Table 4-8: Effects of various parameters on storage of data


 Parameter                                    Stored data

 RAISE_DATA=NO                                <FF> This is a line of text.

 RAISE_DATA=YES                               <FF> THIS IS A LINE OF TEXT.

 BLANK_CONTROL_DATA=NO                        <FF> This is a line of text.

 BLANK_CONTROL_DATA=YES                           This is a line of text.

 EDIT_BLANKS=TRIM_TRAILING                    <FF> This is a line of text.

 EDIT_BLANKS=TRIM_LEADING                     <FF> This is a line of text.

 EDIT_BLANKS=TRIM                             <FF> This is a line of text.

 EDIT_BLANKS=SQUEEZE                          <FF> This is a line of text.

 EDIT_BLANKS=REMOVE                           <FF>Thisisalineoftext.

Note that because the leading character is a form feed, not a blank,
EDIT_BLANKS=TRIM_LEADING and EDIT_BLANKS=TRIM do not remove the
blanks between the <FF> and This.

By using the COMPRESS parameter on fields containing character data, you can save
storage space. If you set the value of COMPRESS to BLANKS, the system converts non-
printable characters to blanks and stores special codes for sequences of embedded blanks.
If you set the value of COMPRESS to UPPER_CASE_ASCII, the system converts non-
printable characters to blanks, translates lowercase letters to uppercase letters, and
substitutes blanks for the characters { | } ~ ` Uppercase ASCII characters require only 6
bits per character, as opposed to the usual 8 bits. This provides significant storage
savings but requires processing overhead because the values must be translated each time
they are manipulated. You cannot use the COMPRESS parameter for fields with
FORMAT=TEXT_IMAGE or USAGE=TEXT_STREAM because in such cases the
system will automatically set this parameter to its default value.

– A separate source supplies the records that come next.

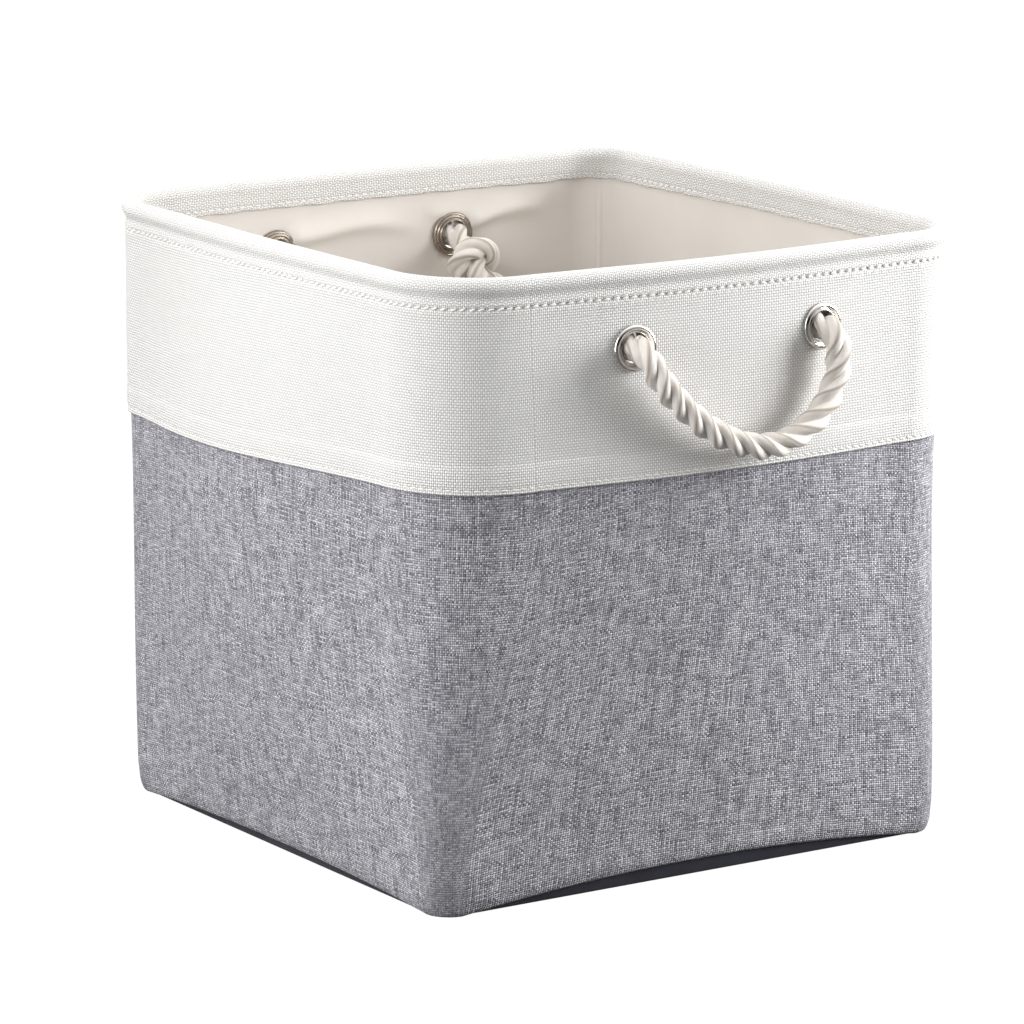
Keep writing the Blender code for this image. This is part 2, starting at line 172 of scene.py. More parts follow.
def wall_frame(side, along, z):
    """A place on a wall by its distance from the middle: the point and the outward and sideways
    directions."""

    def at(distance, height):
        up = height / HEIGHT
        width = between(BASE_WIDTH, RIM_WIDTH, up)
        if side % 2:
            width = between(BASE_DEPTH, RIM_DEPTH, up)
        before, after = corner_radius((side - 1) % 4, height), corner_radius(side, height)
        place = (distance - before + width / 2) / (width - before - after)
        return skin((np.array([side]), np.array([place])), 0.0, height)[0]

    step = 0.001
    point = at(along, z)
    sideways = at(along + step, z) - at(along - step, z)
    upward = at(along, z + step) - at(along, z - step)
    out = np.cross(sideways, upward)
    return point, out / np.linalg.norm(out), sideways / np.linalg.norm(sideways)


def grommet_frame(side, sign):
    return wall_frame(side, HANDLE_SHIFT[side] + sign * GROMMET_X, GROMMET_Z)


# Meshes

def link(made):
    bpy.context.scene.collection.objects.link(made)
    return made


def mesh_object(name, points, faces, uvs=None, material=None):
    mesh = bpy.data.meshes.new(name)
    faces = [tuple(int(k) for k in face) for face in faces]
    mesh.from_pydata(np.asarray(points).tolist(), [], faces)
    if uvs is not None:
        layer = mesh.uv_layers.new(name="weave")
        layer.data.foreach_set("uv", np.asarray(uvs, np.float32).ravel())
    mesh.polygons.foreach_set("use_smooth", [True] * len(mesh.polygons))
    if material:
        mesh.materials.append(material)
    mesh.update()
    return link(bpy.data.objects.new(name, mesh))


def grid_object(name, rows, u, v, closed_u, closed_v, material, keep=None):
    """A mesh through rows of points. u, and each row of v, has a value for every column's two
    edges, so one more than a row that closes on itself."""
    rows = np.asarray(rows)
    n_rows, n = rows.shape[:2]
    index = np.arange(n_rows * n).reshape(n_rows, n)
    iu = np.arange(n if closed_u else n - 1)
    iv = np.arange(n_rows if closed_v else n_rows - 1)
    uu, vv = np.meshgrid(iu, iv)
    uu, vv = uu.ravel(), vv.ravel()
    next_u, next_v = (uu + 1) % n, (vv + 1) % n_rows
    quads = (index[vv, uu], index[vv, next_u], index[next_v, next_u], index[next_v, uu])
    faces = np.stack(quads, 1)
    u, v = np.asarray(u), np.asarray(v)
    if v.ndim == 1:
        v = np.repeat(v[:, None], len(u), 1)
    v_next = np.roll(v, -1, 0) if closed_v else v[1:]
    right = uu + 1
    corners = ((uu, v), (right, v), (right, v_next), (uu, v_next))
    uvs = np.stack([np.stack([u[at], values[vv, at]], 1) for at, values in corners], 1)
    if closed_u:
        a, b, c, d = (rows.reshape(-1, 3)[faces[:, k]] for k in range(4))
        volume = (np.cross(a, b) * c).sum() + (np.cross(a, c) * d).sum()
        if volume < 0:
            faces, uvs = faces[:, ::-1], uvs[:, ::-1]
    if keep is not None:
        centre = rows.reshape(-1, 3)[faces].mean(1)
        kept = keep(centre)
        faces, uvs = faces[kept], uvs[kept]
    return mesh_object(name, rows.reshape(-1, 3), faces, uvs.reshape(-1, 2), material)


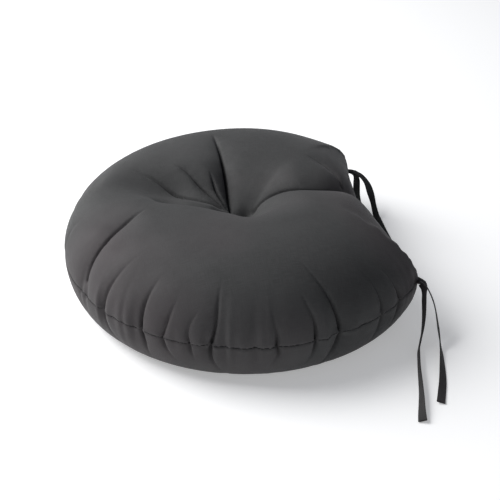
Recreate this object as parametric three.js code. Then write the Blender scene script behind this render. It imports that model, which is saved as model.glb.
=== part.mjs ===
// Round, tufted floor cushion with one straight side and a tie at each end of it.
// Millimetres, +Z up. The origin is on the floor under the middle of the cover's length
// and width, +Y points at the straight side, and the ties leave its two ends.
import * as THREE from 'three';

// ---- driving dimensions -------------------------------------------------------------
const RADIUS = 225; // of the round edge, measured at the seam
const CORNER_ANGLE = THREE.MathUtils.degToRad(37.5); // from +Y to each end of the straight side
const SEAM_HEIGHT = 56; // of the seam above the floor
const CROWN = 76; // highest ring of the top panel above the seam
const CROWN_AT = 0.42; // where that ring lies, as a share of the way to the seam
const TOP_DIMPLE = 53; // depth of the tuft below the crown
const BOTTOM_DIMPLE = 18; // depth of the tuft on the underside
const BOTTOM_DIMPLE_AT = 0.24; // where the underside comes down to the floor
const FLAT_TO = 0.76; // where the underside leaves the floor again
const WALL = 1.2; // fabric with the filling's fibres that cling to it
const SEAM_GAP = 2; // between the two seam allowances
const ALLOWANCE = 8; // width of each seam allowance, turned inwards
const CLEARANCE = 0.3; // between pieces that touch
const FILLING_CLEARANCE = 1.5; // between the filling and the cover
const CORD_DIAMETER = 2; // tuft cord
const THREAD_DIAMETER = 1;
const THREAD_INSET = 4; // of the stitching from the cut edges' fold
const CLOSING_ANGLE = THREE.MathUtils.degToRad(15); // half of the stretch closed after filling
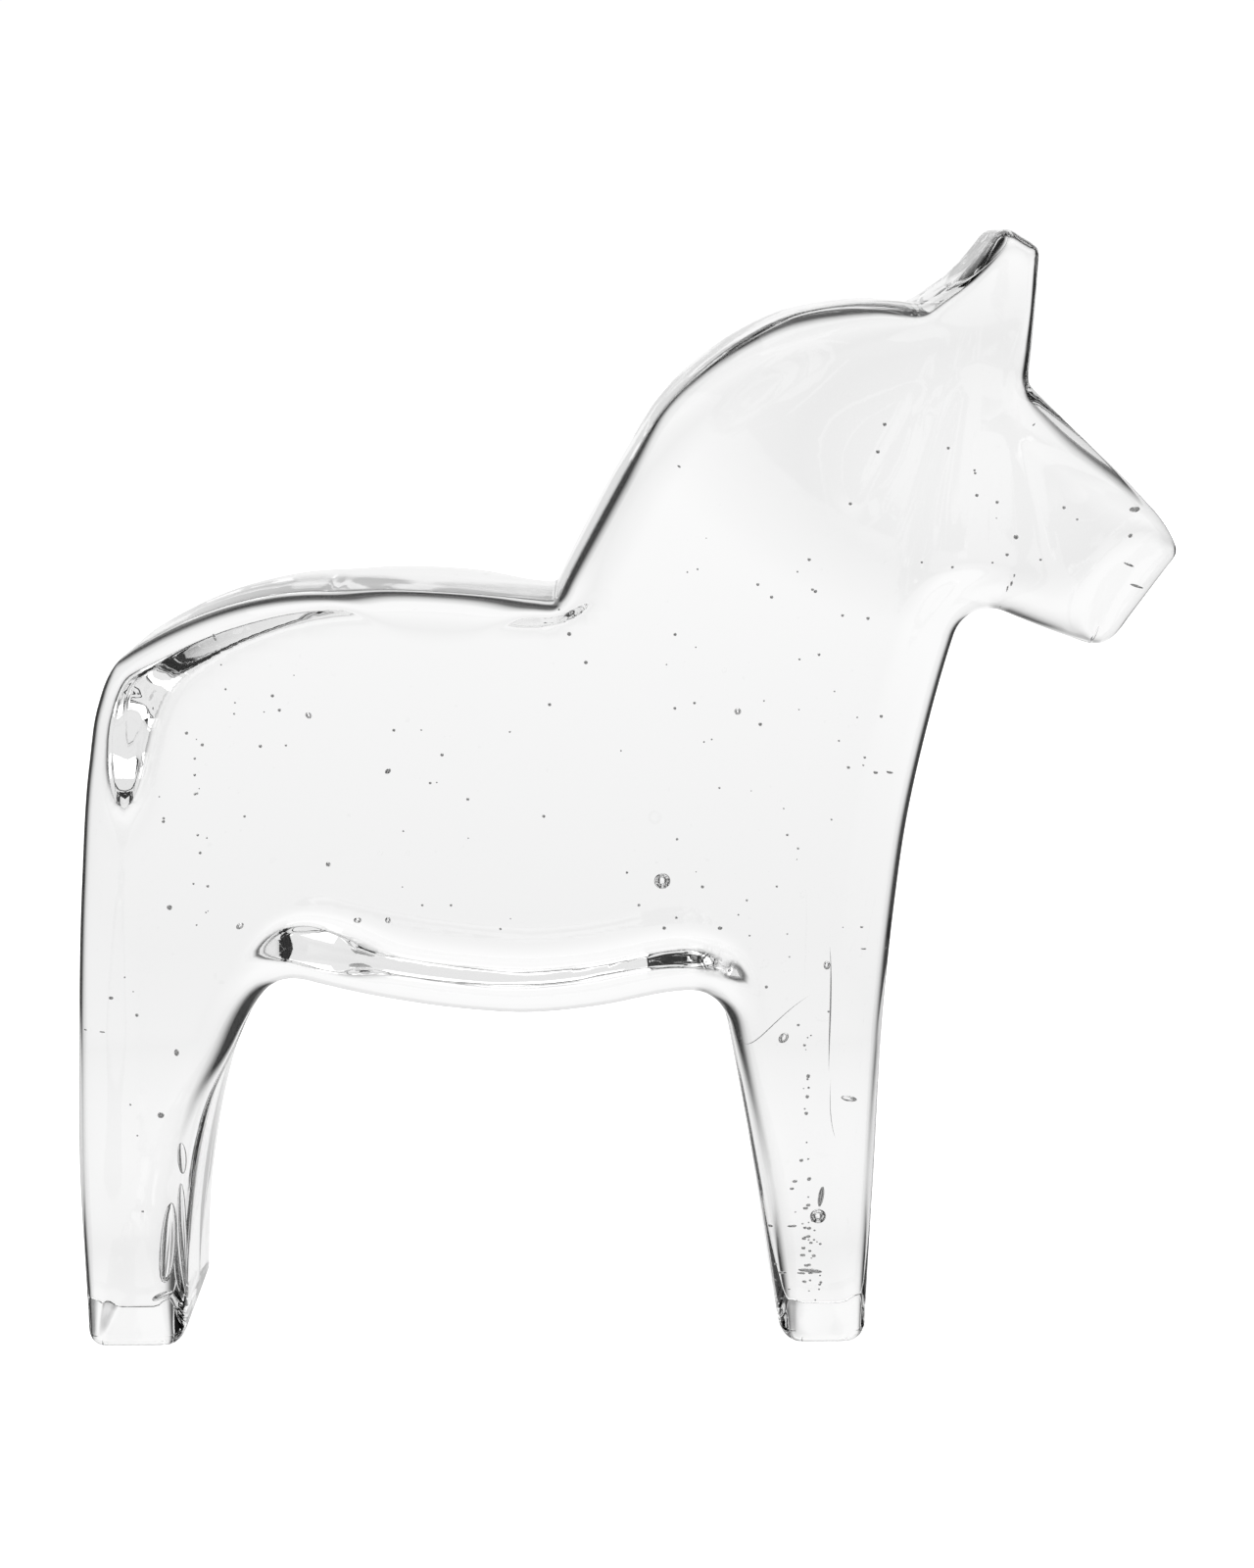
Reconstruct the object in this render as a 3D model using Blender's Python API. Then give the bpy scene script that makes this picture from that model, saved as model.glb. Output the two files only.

                                                                                  Fields  81
              If you want to include hidden strings in your data, use the
              HIDDEN_STRING_DELIMITERS parameter to specify the means for delimiting the
              hidden strings. If you are using an ASCII character set, you can specify
              HIDDEN_STRING_DELIMITERS=C0 to include ASCII codes from 0 through 31 as
              hidden string delimiters or specify HIDDEN_STRING_DELIMITERS=G1 to include any
              ASCII codes from 128 through 255 as hidden string delimiters or specify a pair of ASCII
              codes. If you are not using an ASCII character set, you can specify a two-character
              literal.

              For example, if HIDDEN_STRING_DELIMITERS='[ ]', the string ABC[DEF]GHI
              would contain the hidden string DEF, and the application would never display DEF.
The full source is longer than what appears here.